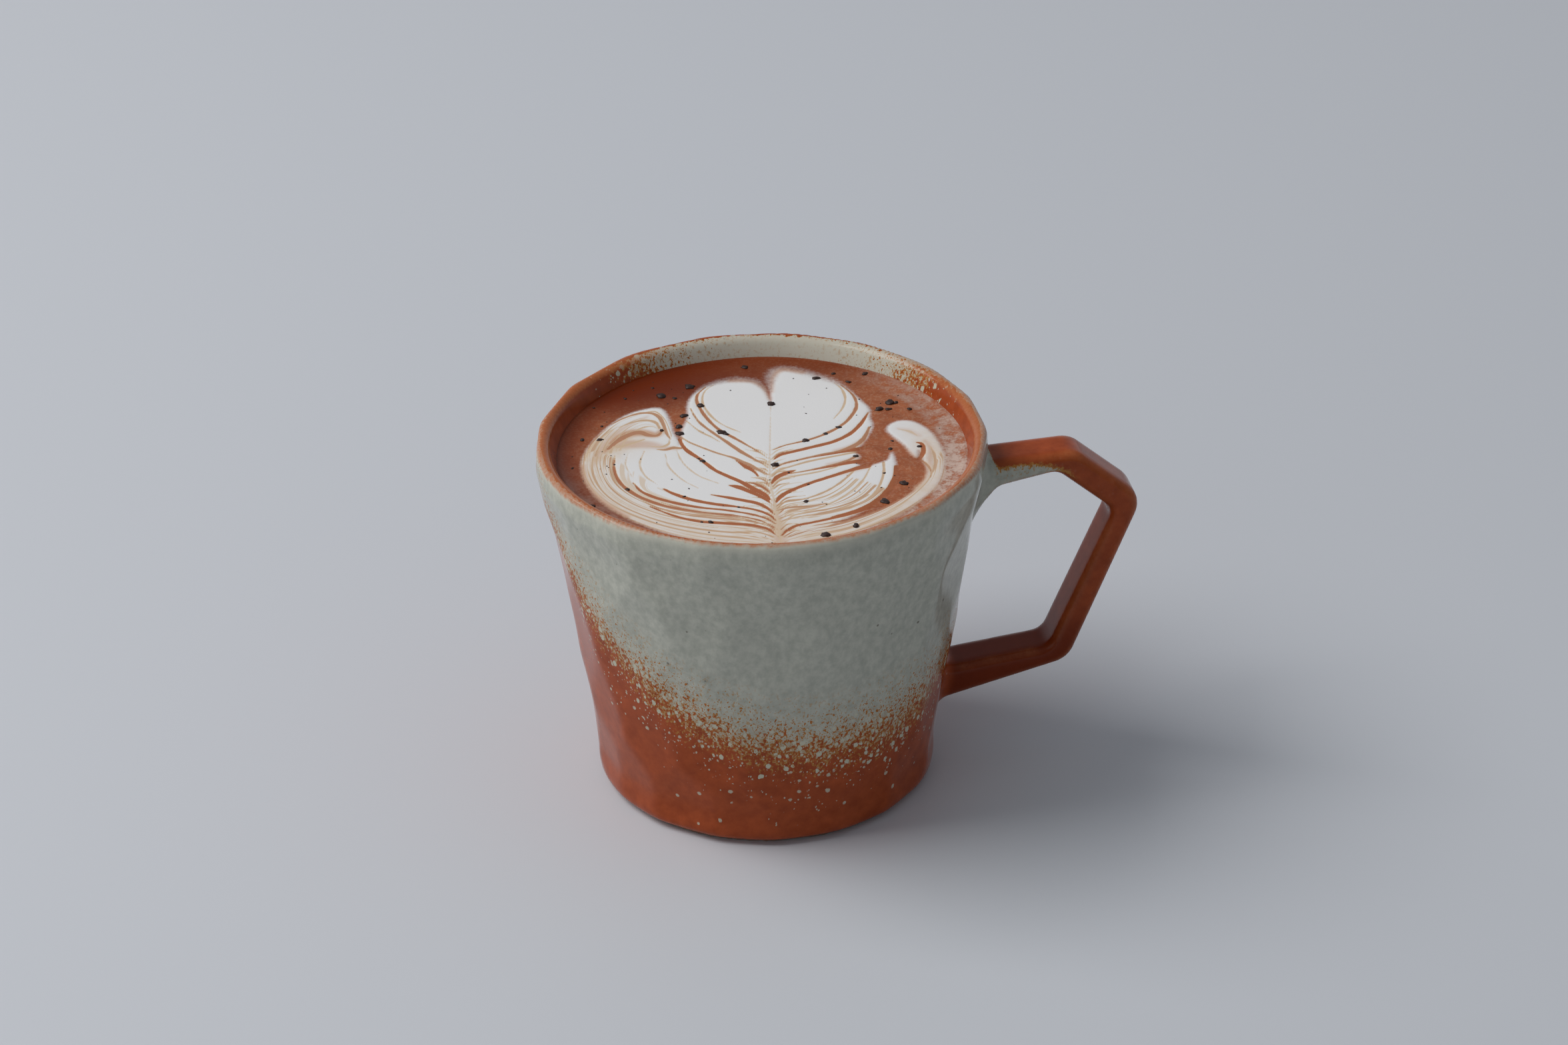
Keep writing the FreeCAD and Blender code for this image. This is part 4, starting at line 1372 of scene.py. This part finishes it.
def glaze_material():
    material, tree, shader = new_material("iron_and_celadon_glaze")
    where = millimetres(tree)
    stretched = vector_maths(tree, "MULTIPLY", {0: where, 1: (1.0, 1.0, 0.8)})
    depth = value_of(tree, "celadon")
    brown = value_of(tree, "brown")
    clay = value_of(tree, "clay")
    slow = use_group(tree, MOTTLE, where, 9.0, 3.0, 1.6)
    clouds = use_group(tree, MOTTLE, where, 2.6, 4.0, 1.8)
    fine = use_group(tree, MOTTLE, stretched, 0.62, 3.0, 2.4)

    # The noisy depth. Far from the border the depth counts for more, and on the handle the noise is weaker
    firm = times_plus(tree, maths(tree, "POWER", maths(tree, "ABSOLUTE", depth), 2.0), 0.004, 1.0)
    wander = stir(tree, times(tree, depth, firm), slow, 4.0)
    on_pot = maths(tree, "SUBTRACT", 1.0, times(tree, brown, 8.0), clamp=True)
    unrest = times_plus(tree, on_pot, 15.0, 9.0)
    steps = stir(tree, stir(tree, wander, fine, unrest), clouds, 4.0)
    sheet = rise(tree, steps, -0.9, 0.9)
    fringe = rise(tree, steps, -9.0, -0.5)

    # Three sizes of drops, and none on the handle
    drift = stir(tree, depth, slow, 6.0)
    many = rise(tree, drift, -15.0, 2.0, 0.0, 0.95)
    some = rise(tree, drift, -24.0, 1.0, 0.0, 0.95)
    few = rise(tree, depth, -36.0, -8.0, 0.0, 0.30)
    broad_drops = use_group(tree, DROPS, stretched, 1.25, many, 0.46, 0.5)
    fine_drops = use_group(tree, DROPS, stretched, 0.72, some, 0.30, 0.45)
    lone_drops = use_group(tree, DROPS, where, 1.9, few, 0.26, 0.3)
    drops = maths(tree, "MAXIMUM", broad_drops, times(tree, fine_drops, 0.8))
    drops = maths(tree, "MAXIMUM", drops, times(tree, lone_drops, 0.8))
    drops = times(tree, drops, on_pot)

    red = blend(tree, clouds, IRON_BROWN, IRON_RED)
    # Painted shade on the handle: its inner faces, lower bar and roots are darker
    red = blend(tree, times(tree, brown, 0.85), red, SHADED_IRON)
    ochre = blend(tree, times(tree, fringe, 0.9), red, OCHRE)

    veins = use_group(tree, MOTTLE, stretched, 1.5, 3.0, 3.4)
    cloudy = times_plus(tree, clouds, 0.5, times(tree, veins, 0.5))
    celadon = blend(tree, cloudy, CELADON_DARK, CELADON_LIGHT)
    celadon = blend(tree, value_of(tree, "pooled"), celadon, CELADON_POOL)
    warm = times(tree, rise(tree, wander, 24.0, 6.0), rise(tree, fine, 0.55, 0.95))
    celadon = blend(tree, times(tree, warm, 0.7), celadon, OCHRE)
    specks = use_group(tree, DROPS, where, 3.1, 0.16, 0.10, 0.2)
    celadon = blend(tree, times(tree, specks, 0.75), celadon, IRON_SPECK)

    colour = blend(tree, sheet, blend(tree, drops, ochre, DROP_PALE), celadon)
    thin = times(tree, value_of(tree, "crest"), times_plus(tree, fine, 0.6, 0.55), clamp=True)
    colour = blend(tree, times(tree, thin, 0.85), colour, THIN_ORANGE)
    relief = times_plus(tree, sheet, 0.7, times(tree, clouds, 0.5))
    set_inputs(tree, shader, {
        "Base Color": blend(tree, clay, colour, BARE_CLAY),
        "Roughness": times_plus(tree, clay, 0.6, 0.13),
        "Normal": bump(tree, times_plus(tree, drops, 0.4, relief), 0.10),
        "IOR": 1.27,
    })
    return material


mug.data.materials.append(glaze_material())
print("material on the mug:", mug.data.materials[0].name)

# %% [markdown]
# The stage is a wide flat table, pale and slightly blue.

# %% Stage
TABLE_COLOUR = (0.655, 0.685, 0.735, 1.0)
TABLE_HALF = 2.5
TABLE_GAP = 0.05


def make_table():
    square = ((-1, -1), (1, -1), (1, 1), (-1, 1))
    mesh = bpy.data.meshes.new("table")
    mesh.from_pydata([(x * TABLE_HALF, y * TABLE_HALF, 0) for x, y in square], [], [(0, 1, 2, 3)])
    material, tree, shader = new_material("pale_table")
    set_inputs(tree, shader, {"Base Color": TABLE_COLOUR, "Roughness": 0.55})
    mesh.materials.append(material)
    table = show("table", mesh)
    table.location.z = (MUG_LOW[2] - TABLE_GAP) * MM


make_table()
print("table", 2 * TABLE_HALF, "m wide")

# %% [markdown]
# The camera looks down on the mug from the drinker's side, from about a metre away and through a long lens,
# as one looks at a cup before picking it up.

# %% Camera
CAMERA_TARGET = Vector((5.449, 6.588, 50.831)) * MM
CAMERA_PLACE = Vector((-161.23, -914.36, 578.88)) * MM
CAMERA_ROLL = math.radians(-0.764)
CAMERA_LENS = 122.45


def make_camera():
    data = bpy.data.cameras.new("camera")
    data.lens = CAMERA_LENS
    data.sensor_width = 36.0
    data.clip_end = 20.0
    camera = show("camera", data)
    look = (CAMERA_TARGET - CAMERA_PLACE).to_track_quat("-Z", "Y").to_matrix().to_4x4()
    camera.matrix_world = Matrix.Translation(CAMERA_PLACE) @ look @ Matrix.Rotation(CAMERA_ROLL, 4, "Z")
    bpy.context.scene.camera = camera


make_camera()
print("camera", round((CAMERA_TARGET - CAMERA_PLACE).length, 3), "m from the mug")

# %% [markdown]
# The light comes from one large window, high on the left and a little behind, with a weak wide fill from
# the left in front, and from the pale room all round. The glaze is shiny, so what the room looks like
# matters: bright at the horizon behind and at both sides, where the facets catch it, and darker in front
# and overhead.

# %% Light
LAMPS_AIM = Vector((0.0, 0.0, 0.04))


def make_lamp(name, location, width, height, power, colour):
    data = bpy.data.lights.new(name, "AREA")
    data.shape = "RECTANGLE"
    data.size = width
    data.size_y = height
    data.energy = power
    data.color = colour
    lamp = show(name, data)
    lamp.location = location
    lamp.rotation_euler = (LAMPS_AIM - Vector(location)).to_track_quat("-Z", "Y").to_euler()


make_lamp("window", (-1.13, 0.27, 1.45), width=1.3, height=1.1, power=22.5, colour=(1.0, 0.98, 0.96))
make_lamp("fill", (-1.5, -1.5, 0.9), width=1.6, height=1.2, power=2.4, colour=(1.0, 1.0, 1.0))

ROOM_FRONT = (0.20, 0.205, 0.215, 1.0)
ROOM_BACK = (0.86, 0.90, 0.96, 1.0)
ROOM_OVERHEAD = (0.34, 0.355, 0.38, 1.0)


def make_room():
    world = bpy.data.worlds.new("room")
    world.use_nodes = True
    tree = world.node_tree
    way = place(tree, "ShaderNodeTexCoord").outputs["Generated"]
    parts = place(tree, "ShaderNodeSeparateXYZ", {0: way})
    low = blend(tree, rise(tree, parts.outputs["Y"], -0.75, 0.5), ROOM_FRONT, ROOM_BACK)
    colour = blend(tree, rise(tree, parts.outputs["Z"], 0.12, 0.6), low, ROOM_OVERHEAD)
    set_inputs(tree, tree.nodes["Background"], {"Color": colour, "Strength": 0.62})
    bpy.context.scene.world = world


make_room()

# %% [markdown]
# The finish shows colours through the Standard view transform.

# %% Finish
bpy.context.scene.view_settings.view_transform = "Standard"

§ Task description:
Identify each line containing the string "scene" and copy it out.

§ Final result:
Keep writing the FreeCAD and Blender code for this image. This is part 4, starting at line 1372 of scene.py. This part finishes it.
    bpy.context.scene.camera = camera
    bpy.context.scene.world = world
bpy.context.scene.view_settings.view_transform = "Standard"